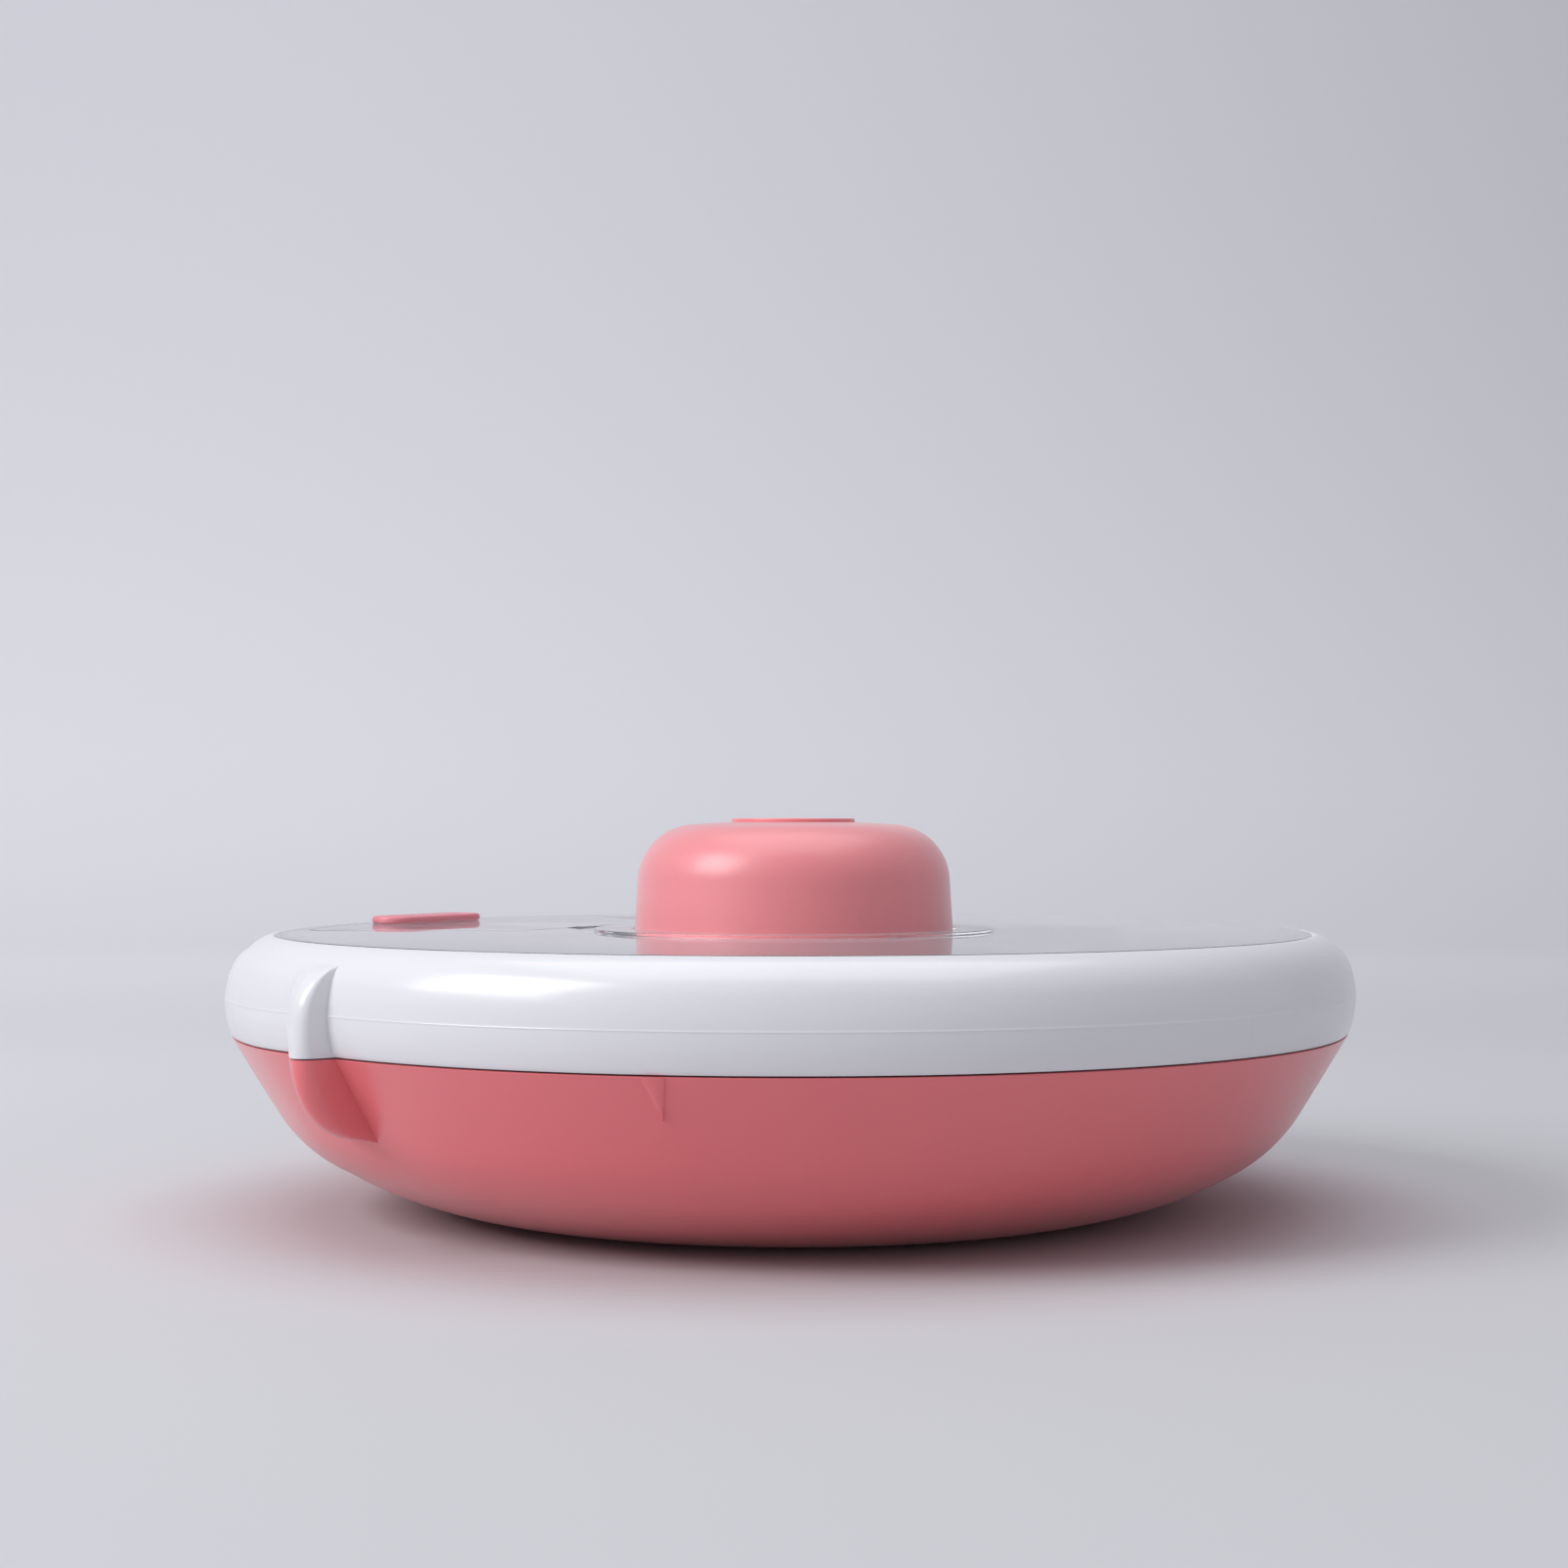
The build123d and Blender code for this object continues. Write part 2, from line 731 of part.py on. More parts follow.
screw_hole_top = screw_tip_height + 0.3
hinge_plane = Plane(
    origin=level_plane(door_angle, 0).from_local_coords((hinge_radius, 0, 0)),
    x_dir=level_plane(door_angle, 0).x_dir,
    z_dir=radial_plane(door_angle).z_dir,
)

with BuildPart() as lid_window:
    with BuildSketch(Plane.XZ):
        with BuildLine():
            plate_top = ThreePointArc(
                (boss_radius, window_centre_top),
                ((boss_radius + window_radius) / 2, window_centre_top - window_dip),
                (window_radius - window_edge, window_edge_top),
            )
            Polyline(
                plate_top @ 1,
                (window_radius, window_edge_top - window_edge),
                (window_radius, window_seat_height),
                (button_hole_radius, window_seat_height),
                (button_hole_radius, boss_top - boss_chamfer),
                (button_hole_radius + boss_chamfer, boss_top),
                (boss_radius - boss_edge, boss_top),
                (boss_radius, boss_top - boss_edge),
                plate_top @ 0,
            )
        make_face()
    revolve(axis=Axis.Z)
    with BuildSketch(level_plane(door_angle, window_seat_height)):
        add(opening_shape)
    extrude(amount=boss_top - window_seat_height, mode=Mode.SUBTRACT)
    with BuildSketch(level_plane(door_angle, door_recess_floor)):
        add(recess_shape)
    extrude(amount=boss_top - door_recess_floor, mode=Mode.SUBTRACT)
    with BuildSketch(level_plane(door_angle, window_seat_height)):
        with Locations((notch_inner, 0)):
            Rectangle(
                door_hinge_side - notch_inner,
                2 * notch_half_width,
                align=(Align.MIN, Align.CENTER),
            )
    extrude(amount=boss_top - window_seat_height, mode=Mode.SUBTRACT)
    with BuildSketch(hinge_plane):
        with Locations((0, hinge_height)):
            Circle(pin_radius)
    extrude(amount=pin_half_length, both=True, mode=Mode.SUBTRACT)
    with BuildSketch(Plane.XY.offset(window_seat_height)):
        with PolarLocations(screw_circle_radius, key_count, start_angle=screw_start_angle):
            Circle(screw_shank_radius)
    extrude(amount=screw_hole_top - window_seat_height, mode=Mode.SUBTRACT)
lid_window.part.label = "lid_window"
export_step(lid_window.part, "parts/lid_window.step")

with BuildPart() as door_panel:
    with BuildSketch(level_plane(door_angle, door_bottom)):
        add(door_shape)
    extrude(amount=door_thickness)
    with BuildSketch(level_plane(door_angle, door_lip_bottom)):
        add(lip_shape)
    extrude(amount=door_bottom - door_lip_bottom + door_thickness / 2)
    with BuildSketch(level_plane(door_angle, door_lip_bottom)):
        add(lip_core)
    extrude(amount=door_bottom - door_lip_bottom, mode=Mode.SUBTRACT)
    with BuildSketch(hinge_plane):
        with Locations((0, hinge_height)):
            Circle(barrel_radius)
        with Locations((0, door_bottom)):
            Rectangle(barrel_web, door_thickness, align=(Align.MIN, Align.MIN))
        with Locations((0, hinge_height)):
            Circle(pin_radius + pin_clearance, mode=Mode.SUBTRACT)
    extrude(amount=barrel_length / 2, both=True)
door_panel.part.label = "door_panel"
export_step(door_panel.part, "parts/door_panel.step")

with BuildPart() as hinge_pin:
    with BuildSketch(hinge_plane):
        with Locations((0, hinge_height)):
            Circle(pin_radius)
    extrude(amount=pin_half_length, both=True)
hinge_pin.part.label = "hinge_pin"
export_step(hinge_pin.part, "parts/hinge_pin.step")

door_top = door_bottom + door_thickness
with BuildPart() as door_tab:
    with BuildSketch(level_plane(door_angle, door_top)):
        with Locations((tab_centre_radius, 0)):
            SlotOverall(tab_length, tab_width, rotation=90)
    extrude(amount=tab_thickness)
    fillet(door_tab.edges().group_by(Axis.Z)[-1], tab_edge_radius)
    with BuildSketch(level_plane(door_angle, door_top + tab_thickness)):
        with Locations((tab_centre_radius, 0)):
            SlotOverall(tab_length - 2 * tab_rim, tab_width - 2 * tab_rim, rotation=90)
    extrude(amount=-tab_dish_depth, mode=Mode.SUBTRACT)
door_tab.part.label = "door_tab"
export_step(door_tab.part, "parts/door_tab.step")

# ---------------------------------------------------------------- mechanism housing and screws
screw_bottom = housing_bottom + screw_sink
counterbore_depth = screw_head_height + screw_sink

with BuildPart() as mechanism_housing:
    with BuildSketch(Plane.XY.offset(housing_bottom)):
        Circle(housing_outer_radius)
        Circle(rotor_hole_radius, mode=Mode.SUBTRACT)
    extrude(amount=window_seat_height - housing_bottom)
    with BuildSketch(Plane.XY.offset(housing_floor_top)):
        Circle(housing_bore_radius)
        with PolarLocations(housing_bore_radius, key_count):
            Rectangle(2 * (key_reach + key_slot_gap - housing_bore_radius), key_width + 2 * key_slot_gap)
    extrude(amount=window_seat_height - housing_floor_top, mode=Mode.SUBTRACT)
    with Locations(Plane.XY.offset(housing_bottom).rotated((180, 0, 0))):
        with PolarLocations(screw_circle_radius, key_count, start_angle=screw_start_angle):
            CounterBoreHole(
                screw_shank_radius + screw_clearance,
                screw_head_radius + screw_clearance,
                counterbore_depth,
            )
mechanism_housing.part.label = "mechanism_housing"
export_step(mechanism_housing.part, "parts/mechanism_housing.step")

with BuildPart() as housing_screws:
    with BuildSketch(Plane.XY.offset(screw_bottom)):
        with PolarLocations(screw_circle_radius, key_count, start_angle=screw_start_angle):
            Circle(screw_head_radius)
    extrude(amount=screw_head_height)
    with BuildSketch(Plane.XY.offset(screw_bottom)):
        with PolarLocations(screw_circle_radius, key_count, start_angle=screw_start_angle):
            Circle(screw_shank_radius)
    extrude(amount=screw_tip_height - screw_bottom)
    with BuildSketch(Plane.XY.offset(screw_bottom)):
        with PolarLocations(screw_circle_radius, key_count, start_angle=screw_start_angle):
            Rectangle(cross_length, cross_width)
            Rectangle(cross_width, cross_length)
    extrude(amount=cross_depth, mode=Mode.SUBTRACT)
housing_screws.part.label = "housing_screws"
export_step(housing_screws.part, "parts/housing_screws.step")

# ---------------------------------------------------------------- button cap
flange_inner_radius = flange_radius - flange_width
crown_lean = (button_shoulder_radius - button_radius, button_shoulder_height - boss_top)
ceiling_edge = (button_crown_radius - 1.0, plunger_flange_top - 0.6)
ceiling_bend = (button_shoulder_radius - 2 * button_wall, button_crown_height - 2.4 * button_wall)
inner_shoulder = (button_shoulder_radius - button_wall, button_shoulder_height)

with BuildPart() as button_cap:
    with BuildSketch(Plane.XZ):
        with BuildLine():
            Polyline(
                (flange_inner_radius, flange_bottom),
                (flange_radius, flange_bottom),
                (flange_radius, flange_top),
                (button_radius, flange_top),
                (button_radius, boss_top),
                (button_shoulder_radius, button_shoulder_height),
            )
            crown_arc = TangentArc(
                (button_shoulder_radius, button_shoulder_height),
                (button_crown_radius, button_crown_height),
                tangent=crown_lean,
            )
            TangentArc(crown_arc @ 1, (0, button_top), tangent=crown_arc % 1)
            Polyline(
                (0, button_top),
                (0, plunger_web_top),
                (screw_boss_radius, plunger_web_top),
                (screw_boss_radius, plunger_flange_top),
                (plunger_flange_radius + 2 * screw_boss_gap, plunger_flange_top),
                ceiling_edge,
            )
            ThreePointArc(ceiling_edge, ceiling_bend, inner_shoulder)
            Line(inner_shoulder, (flange_inner_radius, flange_bottom))
        make_face()
    revolve(axis=Axis.Z)
    with BuildSketch(Plane.XY.offset(flange_bottom)):
        with PolarLocations(flange_radius - 1, key_count):
            Rectangle(2 * (key_reach - flange_radius + 1), key_width)
    extrude(amount=flange_top - flange_bottom)
    with BuildSketch(Plane.XY.offset(plunger_web_top)):
        Circle(cap_screw_radius)
    extrude(amount=cap_screw_hole_depth, mode=Mode.SUBTRACT)
    with BuildSketch(Plane.XY.offset(symbol_root_height)):
        with BuildLine():
            half_ring = symbol_ring_width / 2
            outer_ring = CenterArc((0, 0), symbol_ring_radius + half_ring, symbol_start, symbol_arc)
            inner_ring = CenterArc((0, 0), symbol_ring_radius - half_ring, symbol_start, symbol_arc)
            Line(outer_ring @ 0, inner_ring @ 0)
            Line(outer_ring @ 1, inner_ring @ 1)
        make_face()
        with PolarLocations(symbol_ring_radius, 1, start_angle=symbol_start):
            Triangle(a=arrow_width, b=arrow_side, c=arrow_side, rotation=180)
    extrude(amount=button_top + symbol_rise - symbol_root_height)
button_cap.part.label = "button_cap"
export_step(button_cap.part, "parts/button_cap.step")

# ---------------------------------------------------------------- plunger, its screw and the spring
plunger_socket_radius = screw_boss_radius + screw_boss_gap

with BuildPart() as plunger:
    with BuildSketch(Plane.XZ):
        Polygon(
            (plunger_socket_radius, plunger_flange_top),
            (plunger_flange_radius, plunger_flange_top),
            (plunger_flange_radius, plunger_flange_bottom),
            (plunger_radius, plunger_flange_bottom),
            (plunger_radius, plunger_bottom),
            (plunger_bore_radius, plunger_bottom),
            (plunger_bore_radius, plunger_web_bottom),
            (plunger_screw_hole, plunger_web_bottom),
            (plunger_screw_hole, plunger_web_top),
            (plunger_socket_radius, plunger_web_top),
            align=None,
        )
    revolve(axis=Axis.Z)
    for number in range(cam_lug_count):
        with BuildSketch(facing_plane(360.0 / cam_lug_count * number, plunger_radius - 1)):
            with Locations((0, cam_lug_height)):
                Circle(cam_lug_radius)
        extrude(amount=cam_lug_reach - plunger_radius + 1)
plunger.part.label = "plunger"
export_step(plunger.part, "parts/plunger.step")

cap_screw_bottom = plunger_web_bottom - cap_screw_head_height
with BuildPart() as cap_screw:
    with BuildSketch(Plane.XY.offset(cap_screw_bottom)):
        Circle(cap_screw_head_radius)
    extrude(amount=cap_screw_head_height)
    with BuildSketch(Plane.XY.offset(plunger_web_bottom)):
        Circle(cap_screw_radius)
    extrude(amount=cap_screw_length)
    with BuildSketch(Plane.XY.offset(cap_screw_bottom)):
        Rectangle(cap_screw_cross_length, cap_screw_cross_width)
        Rectangle(cap_screw_cross_width, cap_screw_cross_length)
    extrude(amount=cap_screw_cross_depth, mode=Mode.SUBTRACT)
cap_screw.part.label = "cap_screw"
export_step(cap_screw.part, "parts/cap_screw.step")

spring_low = rotor_floor_top + spring_wire_radius + spring_end_gap
spring_high = plunger_web_bottom - spring_wire_radius - spring_end_gap
with BuildPart() as return_spring:
    with BuildLine():
        coil = Helix(
            (spring_high - spring_low) / spring_turns,
            spring_high - spring_low,
            spring_coil_radius,
            center=(0, 0, spring_low),
        )
    with BuildSketch(Plane(origin=coil @ 0, z_dir=coil % 0)):
        Circle(spring_wire_radius)
    sweep(path=coil, is_frenet=True)
return_spring.part.label = "return_spring"
export_step(return_spring.part, "parts/return_spring.step")
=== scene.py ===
"""Looks of a push-button snack spinner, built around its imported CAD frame.

The frame is in metres. The shapes below are worked out in millimetres, with +Z up and the
origin under the centre of the bowl, and turn into metres when a mesh is made.
"""

import math

import bmesh
import bpy
import numpy as np
from mathutils import Matrix, Vector


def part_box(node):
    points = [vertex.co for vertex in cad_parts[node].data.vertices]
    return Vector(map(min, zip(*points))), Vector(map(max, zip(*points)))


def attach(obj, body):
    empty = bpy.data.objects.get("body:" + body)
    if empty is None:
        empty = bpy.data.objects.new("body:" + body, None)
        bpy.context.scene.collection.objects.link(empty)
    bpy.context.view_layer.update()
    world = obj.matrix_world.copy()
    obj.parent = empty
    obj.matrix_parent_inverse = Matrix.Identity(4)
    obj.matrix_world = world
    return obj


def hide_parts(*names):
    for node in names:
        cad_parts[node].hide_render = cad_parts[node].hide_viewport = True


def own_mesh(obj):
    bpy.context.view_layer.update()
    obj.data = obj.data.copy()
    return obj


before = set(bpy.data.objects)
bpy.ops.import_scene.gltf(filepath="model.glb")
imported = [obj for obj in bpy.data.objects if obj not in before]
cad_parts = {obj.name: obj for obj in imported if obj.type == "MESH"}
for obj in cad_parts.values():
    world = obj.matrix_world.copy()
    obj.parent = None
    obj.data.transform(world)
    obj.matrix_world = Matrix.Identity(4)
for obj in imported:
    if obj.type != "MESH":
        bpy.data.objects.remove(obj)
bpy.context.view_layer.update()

MM = 0.001

# ---------------------------------------------------------------- sizes taken from the frame


def node_box(node):
    """Lowest and highest corner of a CAD node, in millimetres."""
    low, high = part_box(node)
    return low / MM, high / MM


LID_FOOT_HEIGHT = node_box("lid_ring")[0].z
LID_TOP = node_box("lid_ring")[1].z
NECK_TOP = node_box("outer_bowl")[1].z
WINDOW_LOW, WINDOW_HIGH = node_box("lid_window")
WINDOW_RADIUS = (WINDOW_HIGH.y - WINDOW_LOW.y) / 2
TRAY_LOW, TRAY_HIGH = node_box("snack_tray")
TRAY_RADIUS = (TRAY_HIGH.x - TRAY_LOW.x) / 2
TRAY_TOP = TRAY_HIGH.z
LIP_LOW = node_box("door_panel")[0].z
TAB_LOW, TAB_HIGH = node_box("door_tab")
SYMBOL_TOP = node_box("button_cap")[1].z
SPRING_LOW, SPRING_HIGH = node_box("return_spring")
HOUSING_LOW, HOUSING_HIGH = node_box("mechanism_housing")

# ---------------------------------------------------------------- driving dimensions, millimetres
# A point on a turned section is (radius, height). Other pairs are the two ends of a span.
EDGE_STEPS = 4
SHARPEST_KEPT = 25.0
LONGEST_CORNER = 0.45
CREASE_ANGLE = 32.0
MERGE_DISTANCE = 1e-4
SMALLEST_FACE = 1e-9
EVEN_COLUMNS = [1.5 * k for k in range(240)]

SEAM_GAP = 0.22
BOWL_RIM = LID_FOOT_HEIGHT - SEAM_GAP
BASE_RADIUS = 47.0
BASE_RECESS = 0.8
BASE_RECESS_RADIUS = 37.0
KNEE = (77.0, 8.2)
SHOULDER = (85.6, 16.8)
BOWL_WALL = 2.4
NECK_OUTER = 89.6
NECK_INNER = 87.3
POST_RADIUS = 9.0
POST_TOP = 17.0
POST_CORE_RADIUS = 6.6
LUG_COUNT = 4
LUG_ARC = 16.0
LUG_REACH = 1.0
LUG_GAP = 0.3
LUG_ROOT = 0.4
BOWL_LUG = (34.0, 36.0)
LID_LUG = (31.2, 33.2)

LID_FOOT_RADIUS = 93.45
LID_WIDEST = (94.6, 36.6)
LID_SHOULDER = (94.0, 40.9)
LID_TOP_RADIUS = 88.3
LID_EDGE = 0.25
LID_INNER = 91.8
WINDOW_SEAT = WINDOW_RADIUS + 0.04
LEDGE_INNER = 85.8
LEDGE_THICKNESS = 1.6
SEAL_ROOF = 40.6
SEAL_POCKET = (86.4, 90.5)
SEAL_SKIRT = 2.5
PARTING_HEIGHT = 36.3
PARTING_RISE = 0.07
PARTING_SPREAD = 0.13
WITNESS_ANGLE = -44.0
WITNESS_RISE = 0.09
WITNESS_HALF_WIDTH = 0.05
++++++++
Exercise description = Retype only what lies between the line bearing "cad_parts[node].hide_render = cad_parts[node].hide_viewport" and the line bearing "return low / MM, high / MM", keeping both of those lines.

Answer to this problem =
        cad_parts[node].hide_render = cad_parts[node].hide_viewport = True


def own_mesh(obj):
    bpy.context.view_layer.update()
    obj.data = obj.data.copy()
    return obj


before = set(bpy.data.objects)
bpy.ops.import_scene.gltf(filepath="model.glb")
imported = [obj for obj in bpy.data.objects if obj not in before]
cad_parts = {obj.name: obj for obj in imported if obj.type == "MESH"}
for obj in cad_parts.values():
    world = obj.matrix_world.copy()
    obj.parent = None
    obj.data.transform(world)
    obj.matrix_world = Matrix.Identity(4)
for obj in imported:
    if obj.type != "MESH":
        bpy.data.objects.remove(obj)
bpy.context.view_layer.update()

MM = 0.001

# ---------------------------------------------------------------- sizes taken from the frame


def node_box(node):
    """Lowest and highest corner of a CAD node, in millimetres."""
    low, high = part_box(node)
    return low / MM, high / MM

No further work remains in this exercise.